Amit Shankar (born 15 November 1973) is an advertising professional-turned-author.
Currently based out of Gurgaon, Shankar has written five fiction titles, and authored and edited two international poetry collections. His short stories have been adapted into films, plays and skits. His titles have represented contemporary Indian fiction at Frankfurt Book Fair and the Beijing Book Fair.

==Early life and education==
Shankar was born in Allahabad, Uttar Pradesh, India. He completed his schooling from St. Joseph's College, Allahabad and then moved to Delhi for further studies.
He holds a post-graduate degree in Commerce from University of Delhi.

==Early career==

Shankar began his advertising career by joining McCann Erickson. He has worked at companies like Publicis Groupe, Wunderman, Solutions and Dentsu.
His clientele included: Nestle, GM, Microsoft, Cisco, WHO, Pedigree and USAID.

Shankar has also worked at the Canadian company Nortel Networks. After which he joined Sparrow, an animation agency, as the CEO of the company.

==Writing==

He quit his job to focus full-time on his writing career because he was missing lessons and morals in contemporary writing.

His first fiction title Flight of the Hilsa (2010) explores the meaning of happiness through the character of Avantika Sengupta, a young Bengali painter. The novel garnered critical acclaim and has represented the contemporary Indian fiction at the Frankfurt and Beijing Book Fair in 2014.

His second fiction title, Chapter 11 (2011), is a commentary on the urban conflict and suggests answers to day-to-day complex issues.
Love is Vodka – A Shot Ain’t Enough (2012), Shankar’s third book, explores the confusion around the word love.

Café Latte (2014), a collection of 18 short stories, was registered in the Limca Book of Records for being the first book launched with a film on one of the stories.

The book surveys various hues of death.

Never Alone, Always Lonely is an international poetry coffee table book where fifty of his poems have been interpreted by 12 artists, both from India and abroad.

 His latest offering, Uberlegen is his first thriller. It traces a secret WW2 genetic formula that has gone missing.

== Others ==
Shankar is the founder of The Great Indian Literary Festival. It focuses on bringing Indian literature in regional languages to the fore. Its Season1 and 2 were held in Udaipur in 2017 and 2018.

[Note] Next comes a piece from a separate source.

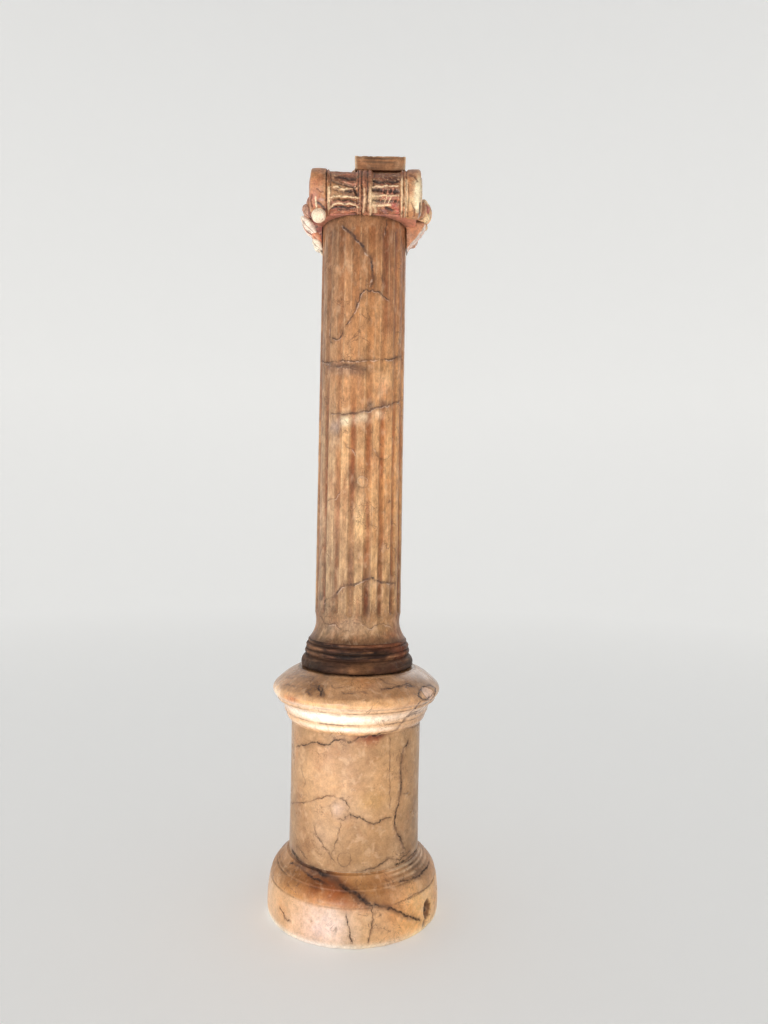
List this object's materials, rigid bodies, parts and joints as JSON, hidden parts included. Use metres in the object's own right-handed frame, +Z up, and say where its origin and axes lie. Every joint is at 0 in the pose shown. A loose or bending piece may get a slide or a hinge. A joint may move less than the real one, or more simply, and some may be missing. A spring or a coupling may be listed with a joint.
{
  "type": "decorative column",
  "caption": "Alabaster column: turned round pedestal, fluted shaft on a ringed foot, carved Ionic capital with bolsters and volutes, and a broken oblong abacus on top.",
  "frame": {"origin": "centre of the round underside, on the surface it stands on", "axes": "+Z up along the column's axis; -Y is the side the picture shows, a bolster side of the capital; the volute faces look to -X and +X"},
  "size_m": [0.2312, 0.2312, 1],
  "materials": {
    "pedestal_stone": "polished honey-pink alabaster with dark brown veins, stains and a pale plinth",
    "shaft_stone": "worn polished brown-orange alabaster, dirty in the flutes, dark stained foot",
    "capital_stone": "glossy red-brown and cream alabaster, dark in the carving",
    "abacus_stone": "plain sawn orange-brown alabaster with rough broken edge"
  },
  "bodies": {
    "root": {"pedestal": "pedestal_stone", "shaft": "shaft_stone", "capital": "capital_stone", "abacus": "abacus_stone"}
  },
  "joints": []
}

He believes that Hindi has to play a crucial role in unifying the nation and therefore it has to be promoted both in terms of content and reach.

During its Season 4, writers, poets and artists from Romania, Hungary, Ukraine and Switzerland also joined.

He is also the founder of House of Lions, a brand and communication consultancy with offices in India and France.

As a guest speaker and visiting faculty he visits corporate, design and management institutes.